The committee’s session Thursday was without Barrett after two long days of public testimony in which she stressed that she would be her own judge and sought to create distance between herself and past positions critical of abortion, the Affordable Care Act and other issues.  Facing almost 20 hours of questions from senators, the 48-year-old judge was careful not to take on the president who nominated her. She skipped past Democrats’ pressing questions about ensuring the date of next month’s election or preventing voter intimidation, both set in federal law, and the peaceful transfer of presidential power.

She also refused to express her view on whether the president can pardon himself. “It’s not one that I can offer a view,” she said in response to a question Wednesday from Democratic Sen. Patrick Leahy of Vermont. When it came to major issues that are likely to come before the court, including abortion and health care, Barrett repeatedly promised to keep an open mind and said neither Trump nor anyone else in the White House had tried to influence her views.

“No one has elicited from me any commitment in a case,” she said. Nominees typically resist offering any more information than they have to, especially when the president’s party controls the Senate, as it does now. But Barrett wouldn’t engage on topics that seemed easy to swat away, including that only Congress can change the date that the election takes place.

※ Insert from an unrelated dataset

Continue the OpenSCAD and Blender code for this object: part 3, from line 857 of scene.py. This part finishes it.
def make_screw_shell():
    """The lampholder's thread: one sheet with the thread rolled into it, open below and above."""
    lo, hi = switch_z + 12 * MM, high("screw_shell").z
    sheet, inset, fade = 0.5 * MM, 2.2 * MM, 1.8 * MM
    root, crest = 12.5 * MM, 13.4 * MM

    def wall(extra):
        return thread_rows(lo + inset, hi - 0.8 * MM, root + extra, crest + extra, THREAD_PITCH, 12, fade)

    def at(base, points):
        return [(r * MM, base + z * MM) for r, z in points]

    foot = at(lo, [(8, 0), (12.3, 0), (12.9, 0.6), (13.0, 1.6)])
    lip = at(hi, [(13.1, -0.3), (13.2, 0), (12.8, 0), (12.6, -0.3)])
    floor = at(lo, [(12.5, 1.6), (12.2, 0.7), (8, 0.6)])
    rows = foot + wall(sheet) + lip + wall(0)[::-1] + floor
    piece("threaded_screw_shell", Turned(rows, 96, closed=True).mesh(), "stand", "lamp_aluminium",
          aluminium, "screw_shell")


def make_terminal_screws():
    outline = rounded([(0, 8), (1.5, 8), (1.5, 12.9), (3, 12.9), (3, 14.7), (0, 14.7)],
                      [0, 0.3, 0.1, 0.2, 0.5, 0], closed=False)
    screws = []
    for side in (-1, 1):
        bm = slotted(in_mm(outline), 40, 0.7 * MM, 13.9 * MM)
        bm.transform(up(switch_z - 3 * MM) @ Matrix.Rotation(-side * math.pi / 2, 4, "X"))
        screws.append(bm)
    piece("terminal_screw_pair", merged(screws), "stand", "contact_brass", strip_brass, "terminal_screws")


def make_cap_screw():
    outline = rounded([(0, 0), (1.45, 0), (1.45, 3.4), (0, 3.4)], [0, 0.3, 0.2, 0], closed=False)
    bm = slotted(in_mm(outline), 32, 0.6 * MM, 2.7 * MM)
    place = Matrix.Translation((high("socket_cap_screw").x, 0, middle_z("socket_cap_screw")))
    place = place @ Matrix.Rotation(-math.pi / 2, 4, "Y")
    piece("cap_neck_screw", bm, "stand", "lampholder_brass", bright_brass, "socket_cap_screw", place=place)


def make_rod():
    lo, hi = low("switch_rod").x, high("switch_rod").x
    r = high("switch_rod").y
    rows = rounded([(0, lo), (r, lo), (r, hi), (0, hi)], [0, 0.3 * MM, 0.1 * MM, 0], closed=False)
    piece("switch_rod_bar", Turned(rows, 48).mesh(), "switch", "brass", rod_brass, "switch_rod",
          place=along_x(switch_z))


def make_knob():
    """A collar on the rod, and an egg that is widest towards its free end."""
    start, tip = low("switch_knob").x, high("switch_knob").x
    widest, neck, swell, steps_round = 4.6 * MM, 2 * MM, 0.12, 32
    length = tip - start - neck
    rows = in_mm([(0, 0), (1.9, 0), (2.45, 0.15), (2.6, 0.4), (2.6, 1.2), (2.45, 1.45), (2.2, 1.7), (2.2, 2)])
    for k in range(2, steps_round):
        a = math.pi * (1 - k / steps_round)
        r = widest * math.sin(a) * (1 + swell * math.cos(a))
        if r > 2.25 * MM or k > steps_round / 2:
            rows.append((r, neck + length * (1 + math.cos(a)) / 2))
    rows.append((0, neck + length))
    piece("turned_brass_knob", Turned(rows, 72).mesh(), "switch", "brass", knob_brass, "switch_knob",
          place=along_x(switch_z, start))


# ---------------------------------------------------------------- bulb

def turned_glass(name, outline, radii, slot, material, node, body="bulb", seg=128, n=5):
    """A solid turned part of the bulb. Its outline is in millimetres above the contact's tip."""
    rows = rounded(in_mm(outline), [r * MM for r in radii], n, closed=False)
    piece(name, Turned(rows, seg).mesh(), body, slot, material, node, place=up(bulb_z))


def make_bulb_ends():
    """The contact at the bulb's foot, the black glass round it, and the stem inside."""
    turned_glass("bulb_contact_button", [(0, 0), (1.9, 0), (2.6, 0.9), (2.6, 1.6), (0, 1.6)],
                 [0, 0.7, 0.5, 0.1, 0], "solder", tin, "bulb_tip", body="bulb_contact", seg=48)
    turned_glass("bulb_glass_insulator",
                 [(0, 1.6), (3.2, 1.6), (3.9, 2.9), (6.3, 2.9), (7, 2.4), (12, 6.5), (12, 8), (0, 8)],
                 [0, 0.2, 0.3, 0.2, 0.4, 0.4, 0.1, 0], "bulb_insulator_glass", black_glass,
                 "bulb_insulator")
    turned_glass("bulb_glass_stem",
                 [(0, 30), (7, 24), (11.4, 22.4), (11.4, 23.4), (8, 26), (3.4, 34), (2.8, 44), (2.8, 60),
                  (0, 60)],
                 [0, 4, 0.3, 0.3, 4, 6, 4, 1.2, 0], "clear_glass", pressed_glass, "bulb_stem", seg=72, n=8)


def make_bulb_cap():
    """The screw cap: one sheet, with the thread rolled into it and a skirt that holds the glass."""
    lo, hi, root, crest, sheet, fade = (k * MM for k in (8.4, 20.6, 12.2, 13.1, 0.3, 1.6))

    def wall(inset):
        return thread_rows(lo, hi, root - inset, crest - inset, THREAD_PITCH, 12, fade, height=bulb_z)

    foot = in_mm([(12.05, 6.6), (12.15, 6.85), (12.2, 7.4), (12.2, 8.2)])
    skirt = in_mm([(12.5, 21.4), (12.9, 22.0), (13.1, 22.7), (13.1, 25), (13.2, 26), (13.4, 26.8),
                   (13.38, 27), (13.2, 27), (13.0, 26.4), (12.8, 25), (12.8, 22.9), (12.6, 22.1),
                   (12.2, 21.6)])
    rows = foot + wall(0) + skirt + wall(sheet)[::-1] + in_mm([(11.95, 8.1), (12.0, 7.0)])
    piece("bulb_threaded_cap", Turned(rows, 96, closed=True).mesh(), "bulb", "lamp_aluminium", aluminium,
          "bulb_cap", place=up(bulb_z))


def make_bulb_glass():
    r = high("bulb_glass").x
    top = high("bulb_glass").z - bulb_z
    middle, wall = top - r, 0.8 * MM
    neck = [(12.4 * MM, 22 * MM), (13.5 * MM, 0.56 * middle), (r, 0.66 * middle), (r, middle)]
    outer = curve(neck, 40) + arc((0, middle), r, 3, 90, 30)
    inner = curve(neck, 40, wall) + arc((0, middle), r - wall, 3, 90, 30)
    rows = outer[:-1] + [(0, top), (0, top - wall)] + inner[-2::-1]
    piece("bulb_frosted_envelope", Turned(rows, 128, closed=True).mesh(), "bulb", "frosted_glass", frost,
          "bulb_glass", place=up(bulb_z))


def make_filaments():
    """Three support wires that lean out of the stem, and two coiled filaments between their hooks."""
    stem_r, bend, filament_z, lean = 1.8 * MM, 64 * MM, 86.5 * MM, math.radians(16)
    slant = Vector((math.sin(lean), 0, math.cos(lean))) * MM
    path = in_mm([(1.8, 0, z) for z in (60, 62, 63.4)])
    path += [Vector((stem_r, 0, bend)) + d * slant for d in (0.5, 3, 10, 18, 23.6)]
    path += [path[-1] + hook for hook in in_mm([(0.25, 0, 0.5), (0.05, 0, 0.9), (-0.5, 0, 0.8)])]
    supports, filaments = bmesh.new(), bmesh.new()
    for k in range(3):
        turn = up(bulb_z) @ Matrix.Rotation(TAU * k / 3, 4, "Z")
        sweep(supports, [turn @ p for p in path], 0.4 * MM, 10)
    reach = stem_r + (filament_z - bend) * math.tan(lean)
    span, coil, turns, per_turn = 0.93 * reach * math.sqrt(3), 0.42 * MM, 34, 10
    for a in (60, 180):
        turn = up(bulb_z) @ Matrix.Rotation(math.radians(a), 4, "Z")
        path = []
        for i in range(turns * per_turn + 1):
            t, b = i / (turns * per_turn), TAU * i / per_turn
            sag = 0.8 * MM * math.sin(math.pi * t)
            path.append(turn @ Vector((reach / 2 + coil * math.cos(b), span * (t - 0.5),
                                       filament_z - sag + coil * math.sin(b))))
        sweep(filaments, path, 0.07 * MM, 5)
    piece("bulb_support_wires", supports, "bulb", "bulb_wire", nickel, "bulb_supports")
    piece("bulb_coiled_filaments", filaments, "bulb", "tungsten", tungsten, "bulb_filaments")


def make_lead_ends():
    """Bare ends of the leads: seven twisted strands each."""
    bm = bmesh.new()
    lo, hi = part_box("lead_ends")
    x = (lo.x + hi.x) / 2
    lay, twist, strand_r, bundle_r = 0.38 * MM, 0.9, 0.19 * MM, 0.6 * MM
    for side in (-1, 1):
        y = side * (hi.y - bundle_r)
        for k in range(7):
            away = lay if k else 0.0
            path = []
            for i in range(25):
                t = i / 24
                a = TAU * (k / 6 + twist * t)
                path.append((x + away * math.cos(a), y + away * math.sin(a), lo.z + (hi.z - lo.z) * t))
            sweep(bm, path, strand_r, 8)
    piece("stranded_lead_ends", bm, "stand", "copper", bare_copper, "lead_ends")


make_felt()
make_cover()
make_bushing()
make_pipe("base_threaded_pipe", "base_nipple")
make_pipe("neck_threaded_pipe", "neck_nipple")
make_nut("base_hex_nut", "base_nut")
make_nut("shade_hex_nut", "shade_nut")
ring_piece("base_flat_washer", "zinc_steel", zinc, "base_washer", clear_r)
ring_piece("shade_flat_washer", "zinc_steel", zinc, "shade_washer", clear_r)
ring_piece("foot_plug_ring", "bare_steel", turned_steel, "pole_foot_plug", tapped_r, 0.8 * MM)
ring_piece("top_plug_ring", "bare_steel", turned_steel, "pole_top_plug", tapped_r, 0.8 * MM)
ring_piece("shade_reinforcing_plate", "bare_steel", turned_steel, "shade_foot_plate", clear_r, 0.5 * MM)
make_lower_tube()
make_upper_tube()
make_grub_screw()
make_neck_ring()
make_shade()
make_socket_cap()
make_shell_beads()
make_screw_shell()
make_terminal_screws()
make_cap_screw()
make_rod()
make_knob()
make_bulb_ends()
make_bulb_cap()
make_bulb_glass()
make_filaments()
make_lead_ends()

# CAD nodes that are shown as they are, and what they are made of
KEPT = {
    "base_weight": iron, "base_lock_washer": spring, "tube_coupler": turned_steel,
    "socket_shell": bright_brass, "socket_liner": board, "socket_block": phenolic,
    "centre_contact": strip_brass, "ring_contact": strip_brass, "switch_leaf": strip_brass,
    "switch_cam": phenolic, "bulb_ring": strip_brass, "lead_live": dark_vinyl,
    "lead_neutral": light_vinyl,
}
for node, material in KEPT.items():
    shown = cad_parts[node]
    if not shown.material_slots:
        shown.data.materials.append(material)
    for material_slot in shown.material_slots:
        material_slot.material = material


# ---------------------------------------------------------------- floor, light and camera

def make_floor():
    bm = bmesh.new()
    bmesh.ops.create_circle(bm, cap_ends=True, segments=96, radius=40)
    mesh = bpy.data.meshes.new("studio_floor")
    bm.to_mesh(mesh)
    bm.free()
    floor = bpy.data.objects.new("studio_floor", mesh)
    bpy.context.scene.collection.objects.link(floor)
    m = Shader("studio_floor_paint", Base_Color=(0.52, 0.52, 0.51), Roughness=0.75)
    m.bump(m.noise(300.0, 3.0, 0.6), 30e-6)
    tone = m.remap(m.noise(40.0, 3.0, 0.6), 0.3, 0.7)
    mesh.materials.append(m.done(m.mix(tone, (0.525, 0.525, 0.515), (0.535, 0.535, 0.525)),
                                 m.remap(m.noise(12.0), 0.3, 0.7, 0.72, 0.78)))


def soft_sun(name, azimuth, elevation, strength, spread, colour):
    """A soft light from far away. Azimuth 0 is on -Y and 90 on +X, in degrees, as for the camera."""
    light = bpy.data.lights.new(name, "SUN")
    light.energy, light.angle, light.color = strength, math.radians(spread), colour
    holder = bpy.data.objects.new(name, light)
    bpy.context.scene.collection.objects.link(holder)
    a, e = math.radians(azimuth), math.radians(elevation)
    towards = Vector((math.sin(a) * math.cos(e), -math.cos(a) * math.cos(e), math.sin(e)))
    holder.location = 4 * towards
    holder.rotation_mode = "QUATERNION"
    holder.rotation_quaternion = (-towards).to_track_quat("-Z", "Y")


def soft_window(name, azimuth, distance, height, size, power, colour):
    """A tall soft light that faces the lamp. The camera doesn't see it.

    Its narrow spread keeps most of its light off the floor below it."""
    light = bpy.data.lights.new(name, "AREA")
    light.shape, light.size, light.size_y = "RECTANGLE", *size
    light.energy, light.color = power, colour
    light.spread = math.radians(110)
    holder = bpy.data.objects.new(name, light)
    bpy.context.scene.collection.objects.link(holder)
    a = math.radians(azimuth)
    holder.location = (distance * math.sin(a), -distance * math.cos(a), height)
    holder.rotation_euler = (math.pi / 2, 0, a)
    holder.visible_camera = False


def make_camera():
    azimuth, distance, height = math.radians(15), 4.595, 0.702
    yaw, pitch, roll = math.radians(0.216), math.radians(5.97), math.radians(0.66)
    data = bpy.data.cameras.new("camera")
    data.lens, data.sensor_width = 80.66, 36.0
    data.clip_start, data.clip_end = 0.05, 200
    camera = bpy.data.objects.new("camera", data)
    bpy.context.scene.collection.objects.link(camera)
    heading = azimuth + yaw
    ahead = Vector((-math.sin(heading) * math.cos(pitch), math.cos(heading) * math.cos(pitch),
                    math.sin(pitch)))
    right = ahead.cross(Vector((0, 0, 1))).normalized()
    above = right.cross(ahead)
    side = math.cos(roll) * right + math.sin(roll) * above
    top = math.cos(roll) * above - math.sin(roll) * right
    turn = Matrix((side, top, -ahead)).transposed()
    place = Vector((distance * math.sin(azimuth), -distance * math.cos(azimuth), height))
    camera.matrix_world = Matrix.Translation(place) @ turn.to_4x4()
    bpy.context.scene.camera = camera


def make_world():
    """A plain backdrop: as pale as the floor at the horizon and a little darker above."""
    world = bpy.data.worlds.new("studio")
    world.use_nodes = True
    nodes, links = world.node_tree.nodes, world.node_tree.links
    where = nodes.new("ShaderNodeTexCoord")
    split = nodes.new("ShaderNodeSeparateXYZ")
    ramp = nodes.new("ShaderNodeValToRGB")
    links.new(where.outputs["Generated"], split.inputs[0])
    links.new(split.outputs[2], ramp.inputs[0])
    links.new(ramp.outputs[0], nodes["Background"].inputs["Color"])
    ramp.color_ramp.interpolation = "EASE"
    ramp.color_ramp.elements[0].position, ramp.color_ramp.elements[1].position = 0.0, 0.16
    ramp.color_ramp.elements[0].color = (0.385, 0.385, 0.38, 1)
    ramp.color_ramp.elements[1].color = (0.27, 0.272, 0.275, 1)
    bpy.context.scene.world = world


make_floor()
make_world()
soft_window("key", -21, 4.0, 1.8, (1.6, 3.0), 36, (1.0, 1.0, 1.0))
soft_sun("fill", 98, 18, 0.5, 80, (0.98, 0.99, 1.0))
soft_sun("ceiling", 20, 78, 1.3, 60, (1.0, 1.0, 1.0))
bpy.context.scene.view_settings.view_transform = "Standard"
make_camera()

She said she was not on a “mission to destroy the Affordable Care Act,” though she has been critical of the two Supreme Court decisions that preserved key parts of the Obama-era health care law. She could be on the court when it hears the latest Republican-led challenge on Nov. 10. Barrett is the most open opponent of abortion nominated to the Supreme Court in decades, and Democrats fear that her ascension could be a tipping point that threatens abortion rights.

There was no hiding her views in at least three letters and ads she signed over 15 years and her membership in Notre Dame’s Faculty for Life. So Republican senators embraced her stance, proudly stating that she was, in Graham’s words, an “unashamedly pro-life” conservative who is making history as a role model for other women.